A PREVIOUS CRS WHISTLE-BLOWER A YEAR EARLIER
A chemist was fired by the same supervisor (my co-supervisor) one year prior to my termination shortly after he had complained to SUNY Radiation Safety that procedures he had to follow broke FDA rules for radio chemistry research. After his complaint, he was transferred from research to production where he then worked under this supervisor. He was fired shortly thereafter (a matter of weeks).
A SUBSEQUENT CRS WHISTLE-BLOWER A YEAR LATER
Shortly after my termination, another CRS employee reported multiple safety compliance failures at CRS. The complaint was successful and resulted in the terminations of non-compliant personnel (enforced by SUNY not CRS) as opposed to termination of the whistle-blower. Is it a coincidence that this whistle-blower worked for a different supervisor?

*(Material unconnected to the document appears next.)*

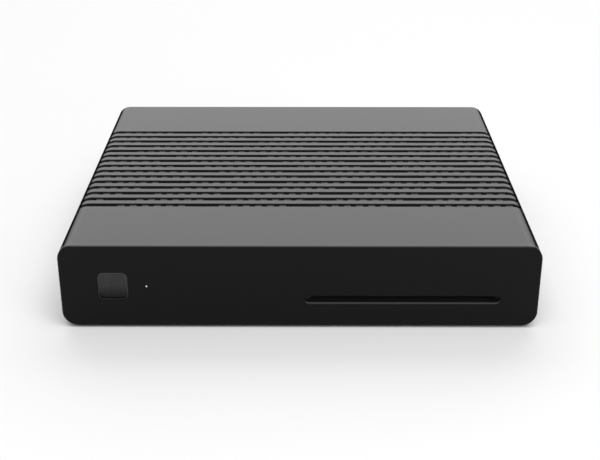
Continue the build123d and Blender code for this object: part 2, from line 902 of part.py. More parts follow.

I applied for and was denied unemployment benefits. OSHA confirmed the LOTO violations at CRS in a letter I received after I was terminated. My unemployment benefit denial hearing took place before the OSHA decision was rendered, and the denial of benefits was upheld. My appeal was denied along with the agency’s refusal to consider the OSHA letter as evidence of my whistle-blower status. Not having had the resources to hire an attorney to represent me, I fail to understand their decision.